In a recent decision authored by the Pennsylvania Superior Court, Shiflett v. Lehigh Valley Health Network, Inc., 2017 Pa. Super. 354 (2017), the Court reaffirmed the importance of making preliminary objections consistent with Connor v. Allegheny General Hospital, 501 Pa. 306 (1983) in the context of the statute of limitations in medical malpractice cases.
In Shiflett, the plaintiff, in her various amended complaints alleged that she suffered a fall after undergoing left knee surgery at Lehigh Valley. Her first complaint included essentially a claim for fall and related injuries, and several general allegations of negligence. Lehigh Valley filed preliminary objections in line with Connor (i.e. objections to the vagueness and lack of specificity of the negligence allegations). In response, the plaintiff filed a first amended complaint which provided further specificity and also included a claim for corporate negligence (which was brought within the applicable statute of limitations).
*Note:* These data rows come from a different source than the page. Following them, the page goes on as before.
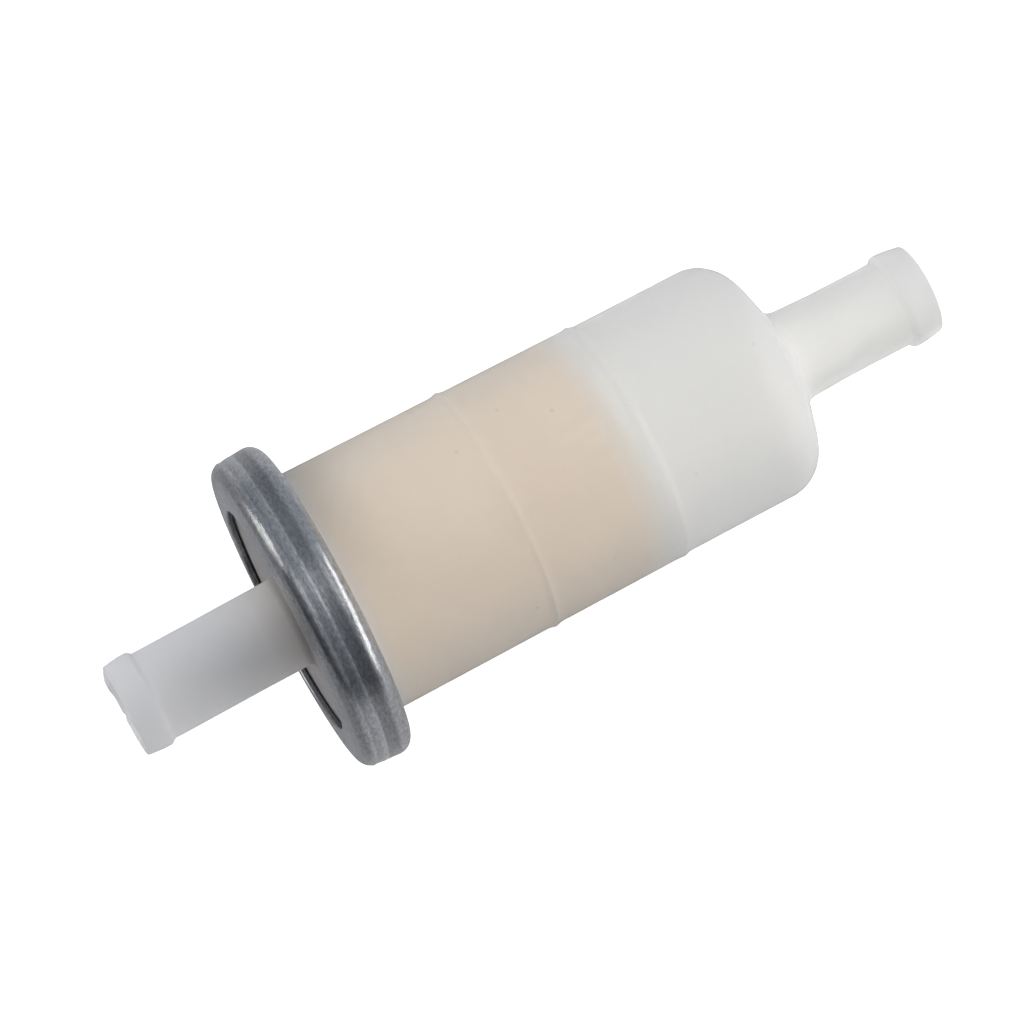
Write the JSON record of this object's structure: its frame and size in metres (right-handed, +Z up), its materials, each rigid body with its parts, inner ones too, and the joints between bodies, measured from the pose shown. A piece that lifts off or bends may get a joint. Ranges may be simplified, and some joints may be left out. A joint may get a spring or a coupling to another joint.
{
  "type": "fuel filter",
  "caption": "In-line fuel filter: a milky translucent nylon housing and end cap with hose barbs, closed by a rolled steel ring round a pleated paper element.",
  "frame": {"origin": "centre of the bounding box, on the filter's axis midway between the tips of its two barbs", "axes": "+X along the filter's axis, from the outlet barb on the end cap to the inlet barb on the housing; +Z up"},
  "size_m": [0.0968, 0.0362, 0.0362],
  "materials": {
    "housing_nylon": "milky translucent, smooth with a soft gloss",
    "cap_nylon": "milky translucent, smooth with a soft gloss",
    "zinc_steel": "dull zinc plating with fine lines round it from the rolling",
    "seal_rubber": "smooth black nitrile",
    "filter_paper": "fibrous, resin-cured",
    "seam_glue": "cured glue",
    "core_plastic": "plain moulded nylon",
    "disc_plastic": "plain moulded nylon",
    "potting_glue": "cured glue"
  },
  "bodies": {
    "root": {"housing": "housing_nylon", "end_cap": "cap_nylon", "crimp_ring": "zinc_steel", "flange_seal": "seal_rubber", "element_seal": "seal_rubber", "filter_paper": "filter_paper", "paper_seam": "seam_glue", "element_core": "core_plastic", "open_end_disc": "disc_plastic", "closed_end_disc": "disc_plastic", "open_end_potting": "potting_glue", "closed_end_potting": "potting_glue"}
  },
  "joints": []
}
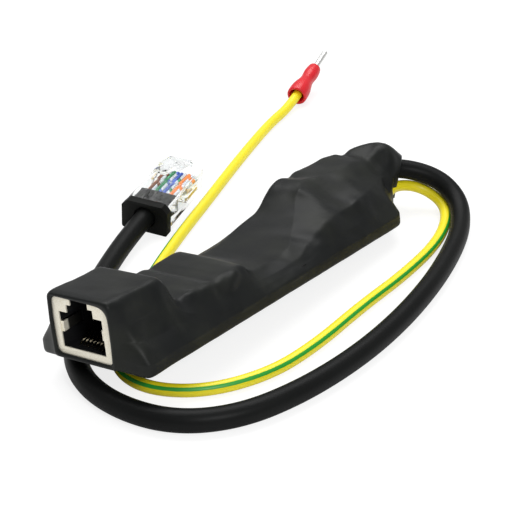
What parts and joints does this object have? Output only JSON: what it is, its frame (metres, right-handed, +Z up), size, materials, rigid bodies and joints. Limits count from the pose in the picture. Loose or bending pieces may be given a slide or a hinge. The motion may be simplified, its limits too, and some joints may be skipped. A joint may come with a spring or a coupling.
{
  "type": "ethernet surge protector",
  "caption": "In-line ethernet surge protector: a board with a network socket under black heat-shrink film, a short cable with a clear plug, and an earth wire with a pin terminal",
  "frame": {"origin": "under the middle of the leaning sleeve, on the table it lies on", "axes": "+Y runs from the socket's mouth towards the cable's end of the sleeve, +Z is up from the table, +X is to the right seen from the socket"},
  "size_m": [0.1021, 0.1827, 0.025],
  "materials": {
    "shrink_film": "satin",
    "circuit_board": "gloss",
    "tinned_sheet": "satin",
    "black_moulding": "matte",
    "gold_contact": "polished",
    "diode_epoxy": "semi-gloss",
    "tube_ceramic": "satin",
    "rectifier_case": "matte",
    "bare_copper": "bright",
    "cable_jacket": "satin",
    "earth_insulation": "satin, with a green stripe",
    "boot_moulding": "satin",
    "clear_plastic": "clear gloss",
    "red_sleeve": "gloss",
    "tinned_pin": "bright",
    "brown_core": "satin",
    "white_brown_core": "satin",
    "green_core": "satin",
    "white_blue_core": "satin",
    "blue_core": "satin",
    "white_green_core": "satin",
    "orange_core": "satin",
    "white_orange_core": "satin"
  },
  "bodies": {
    "protector": {"bridge_rectifier_1": "rectifier_case", "bridge_rectifier_2": "rectifier_case", "cable": "cable_jacket", "cable_core_1": "brown_core", "cable_core_2": "white_brown_core", "cable_core_3": "green_core", "cable_core_4": "white_blue_core", "cable_core_5": "blue_core", "cable_core_6": "white_green_core", "cable_core_7": "orange_core", "cable_core_8": "white_orange_core", "circuit_board": "circuit_board", "earth_core": "bare_copper", "earth_wire": "earth_insulation", "gas_tube_1": "tube_ceramic", "gas_tube_2": "tube_ceramic", "heat_shrink_sleeve": "shrink_film", "jack_contact_1": "gold_contact", "jack_contact_2": "gold_contact", "jack_contact_3": "gold_contact", "jack_contact_4": "gold_contact", "jack_contact_5": "gold_contact", "jack_contact_6": "gold_contact", "jack_contact_7": "gold_contact", "jack_contact_8": "gold_contact", "jack_insert": "black_moulding", "jack_shield": "tinned_sheet", "plug_blade_1": "gold_contact", "plug_blade_2": "gold_contact", "plug_blade_3": "gold_contact", "plug_blade_4": "gold_contact", "plug_blade_5": "gold_contact", "plug_blade_6": "gold_contact", "plug_blade_7": "gold_contact", "plug_blade_8": "gold_contact", "plug_conductor_1": "brown_core", "plug_conductor_2": "white_brown_core", "plug_conductor_3": "green_core", "plug_conductor_4": "white_blue_core", "plug_conductor_5": "blue_core", "plug_conductor_6": "white_green_core", "plug_conductor_7": "orange_core", "plug_conductor_8": "white_orange_core", "plug_housing": "clear_plastic", "strain_relief_boot": "boot_moulding", "suppressor_diode_1": "diode_epoxy", "suppressor_diode_2": "diode_epoxy", "suppressor_diode_3": "diode_epoxy", "suppressor_diode_4": "diode_epoxy", "suppressor_diode_5": "diode_epoxy", "suppressor_diode_6": "diode_epoxy", "terminal_core": "bare_copper", "terminal_pin": "tinned_pin", "terminal_sleeve": "red_sleeve"},
    "latch": {"plug_latch": "clear_plastic"}
  },
  "joints": [
    {"name": "latch_flex", "type": "hinge", "parent": "protector", "child": "latch", "pos_m": [-0.04471, 0.02644, 0.01032], "axis": [0.9619, 0.2631, -0.0748], "range_deg": [0, 10], "stiffness_Nm_per_rad": 0.02}
  ]
}
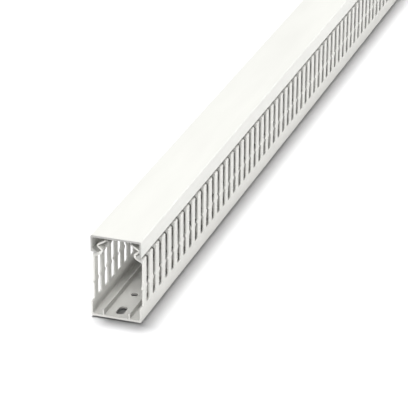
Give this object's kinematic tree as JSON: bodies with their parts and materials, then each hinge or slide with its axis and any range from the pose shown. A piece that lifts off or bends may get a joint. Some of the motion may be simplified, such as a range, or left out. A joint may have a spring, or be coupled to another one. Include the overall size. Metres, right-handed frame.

Lehigh Valley again filed Connor objections, to which the plaintiff responded by arguing that the allegations were specific enough to meet the pleading standards. The Court overruled these preliminary objections.
At no point in the complaint, first amended complaint, or the plaintiff's response to Lehigh's preliminary objections, did the plaintiff make specific reference to any events that occurred in Lehigh's Transitional Skills Unit (TSU). The case proceeded to discovery, and nearly three years after the events that gave rise to the cause of action, the plaintiff sought leave of court to amend her first amended complaint to add claims for conduct that occurred in the TSU. Lehigh opposed the motion, contending that the amendment added a new cause of action outside of the statute of limitations. The Trial Court, however, disagreed and granted the motion to amend. The plaintiff later secured a verdict against Lehigh Valley at trial.
On appeal, the Superior Court concluded that the second amended complaint pleaded a new cause of action for vicarious liability against Lehigh Valley for the negligent actions of a nurse that did not appear in the plaintiff's first amended complaint, and which was therefore barred by the applicable statute of limitations. In so holding, the Court vacated the judgment and the verdict against Lehigh Valley for the claim at issue.
The crux of the Superior Court's holding related back to the Connor objections and whether the general allegations pleaded by the plaintiff were sufficient to put Lehigh Valley on notice of the nature of claim. The plaintiff argued that the second amended complaint was merely an amplification of the general negligence averments. The Superior Court, after analyzing the specific averments and amendments, disagreed and held that because Lehigh had raised Connor objections to the general averments of negligence, the plaintiff was barred from the amendment she sought with her second amended complaint. Had Lehigh not raised the Connor objections, the amendment would have stood.
Comment: While Connor objections have generally fallen out of favor due to the cost of presenting preliminary objections rather than simply filing an answer and new matter, the Shiflett holding has reinvigorated the practice of raising such objections. As most complaints contain some form of "catch-all" negligence allegation, defense counsel must be extremely vigilant in asserting Connor objections to those allegations, in order to prevent later "amplification" of the general averments through amendments, which have the potential to subject clients to theories of negligence not originally pleaded after the statute of limitations has passed.